Trzeci blok to walka Piotra Kaczmarka z Piotrem Kielibą. W tym pojedynku już od samego początku lepiej spisywał się zawodnik z Leszna, ale trzeba dodać, iż nasz zawodnik starał się walczyć do samego końca i przez trzy pierwsze tory grał bardzo dobrze. Najbardziej wyrównany był drugi set, gdzie zawodnicy uzyskali następujące wyniki: Kieliba 153 , a Kaczmarek 151 kręgli. Najgorszy moment w całej rywalizacji przytrafił się zawodnikowi Alfy w ostatnim secie, gdzie uzyskał zaledwie 127 kręgli. Warto dodać ,że „Piotras” lepiej spisywał się od Kieliby w grze do zbieranych. Niestety przepaść dzieliła ich w grze do pełnych, gdzie zawodnik Polonii uzyskał aż 417 kręgli, przy zaledwie 373 naszego gracza. Stąd też rywalizacja zakończyła się wynikiem 4:0 (605:567), na korzyść zawodnika gospodarzy. Ostatnia parę w meczu tworzyli Maciej Krzyżostaniak i Filip Glapiak. Obaj Panowie zaczęli słabiutko, ale to „Krzyżak” zwyciężył pierwszego seta (123:104). Po słabym początku Glapiaka, trener Polonii zdecydował się na zmianę. „Glapa” został zmieniony przez młodego Mateusza Klechę. I trzeba przyznać, że ta zmiana odwróciła losy tego pojedynku. Klecha grał jak natchniony (uzyskał wynik 442) i skutecznie wypunktował Macieja na każdym z trzech torów. Ostatecznie przy stanie 3:1 w setach i wynikach 546:523 lepsi okazali się zawodnicy z Leszna.

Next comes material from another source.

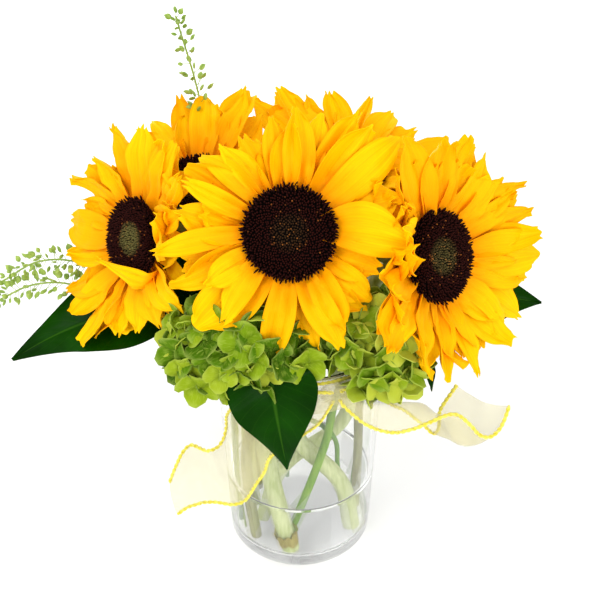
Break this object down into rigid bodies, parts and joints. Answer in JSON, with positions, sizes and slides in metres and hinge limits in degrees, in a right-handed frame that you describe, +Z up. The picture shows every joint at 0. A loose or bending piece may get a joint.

Mecz zakończył się wysoką wygraną Polonii 1912 Leszno w stosunku 7:1 (3529:3407), ale z pewnością nie można odmówić naszym zawodnikom walki. Konfrontacje z drużyną leszczyńską od lat należą do bardzo ciekawych i emocjonujących. Tym razem z pewnością czegoś w naszej ekipie zabrakło. Być może odrobiny szczęścia, a może jakiegoś mocnego akcentu z naprawdę wysokim wynikiem. Na to pytanie możemy sobie odpowiedzieć sami, bo ten mecz należy już do przeszłości, a nasz zespół już za tydzień wybiera się na Drużynowy Puchar Europy, który odbędzie się w niemieckiej miejscowości Straubing. To właśnie tam liczymy na udany występ „alfiarzy” i pokaz wysokiej gry, na którą z pewnością stać nasz zespół.